One of the bonuses of teaching qualitative research is getting to read examples of how researchers design and conduct very different studies using different theoretical approaches. This past semester, I used several recently published studies with one of my qualitative research classes. These three qualitative studies demonstrate recent studies that use narrative inquiry, phenomenology, and ethnographic research. Enjoy!
Cibils, L. (2017). Immigration, motherhood and parental involvement. New York: Peter Lang.
Lilian Cibils (2017) conducted a study of motherhood and parenting with seven immigrant Latina women in the southwest of the U.S. Cibils used a critical feminist approach to her study and organizes her book in three parts. Part 1 details the context of immigration and marginalization, explains the theoretical perspectives used, and provides portraits of the seven women with whom she worked. The remaining nine chapters are divided into three parts: Part 2, which presents narratives and counter-narratives of the women’s parental involvement with schooling; Part 3, which is examines narratives formal inclusion and informal exclusion; and Part 4, entitled “From vulnerability to communal agency: Finding, developing and becoming resources.” Cibils includes the original Spanish along with English translations throughout the book, and provides detailed descriptions of how she conducted the study and how she applies theory in her interpretation of the women’s narratives.
Goble, E. (2017). Visual phenomenology: Encountering the sublime through images. New York and London: Routledge.
Erika Goble (2017) uses Max van Manen’s phenomenology of practice (Van Manen, 2014) to examine the phenomenon of encounters with the sublime through images. Through artful writing, readers are drawn into people’s encounters with the sublime. Goble describes the contrasting experiences that people described to her when they have encountered the sublime in images (including art work, photos, pictures), include awe and terror, the exquisite and the monstrous, horror and delight, clarity and mystery, and existence and inexistence. In her concluding chapter, Goble provides suggestions for how findings from the study might inform pedagogy. Given that images are very much part of our everyday experience, the book provides lots to think about with how teachers might use images, and the kinds of lived experiences that images can evoke. This book provides a good example of a phenomenological study using van Manen’s approach. (For more on van Manen’s book, see Roulston, 2018).
Parvez, Z. F. (2017). Politicizing Islam: The Islamic revival in France and India. New York, NY: Oxford University Press.
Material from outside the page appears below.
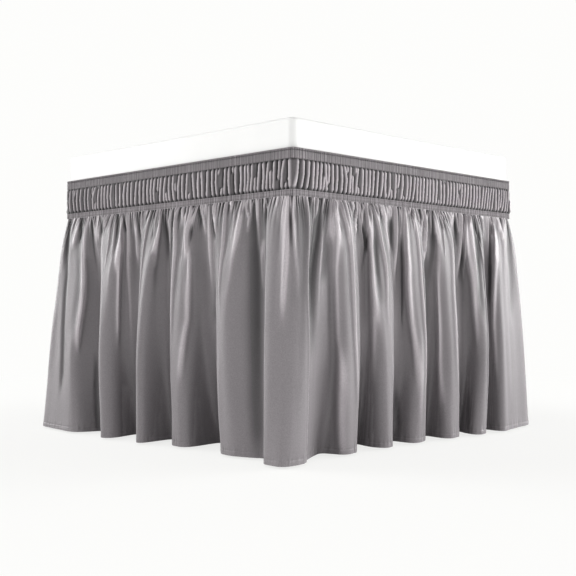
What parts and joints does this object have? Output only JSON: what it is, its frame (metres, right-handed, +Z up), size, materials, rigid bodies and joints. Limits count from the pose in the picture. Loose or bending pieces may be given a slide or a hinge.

Z. Fareen Parvez (2017) examined the politicizing of Islam in two countries: Hyderabad, India and Lyon France. She conducted two years of ethnographic fieldwork, traveling back and forth between the global North and global South (p. 27). This is a complex study which aims to examine the “everyday lived experiences of religion and politics of Muslims” in two countries in the post 9/11 era of the global War on Terror (p. 3). Parvez provides a detailed description of her methods, the challenges that the encountered in her fieldwork, and the theory that she bring to the topic. The findings chapters do an excellent job of explaining the four types of political movements that she observed across the two cities among poor and middle class Muslims.
Reference
Roulston, K. (2018). Book Review: Mark D Vagle, Crafting Phenomenological Research and Max Van Manen, Phenomenology of Practice: Meaning-Giving Methods in Phenomenological Research and Writing. Qualitative Research, 18(2), 250-253. doi:10.1177/1468794116683994
Van Manen, M. (2014). Phenomenology of practice: Meaning-giving methods in phenomenological research and writing. New York & London: Routledge.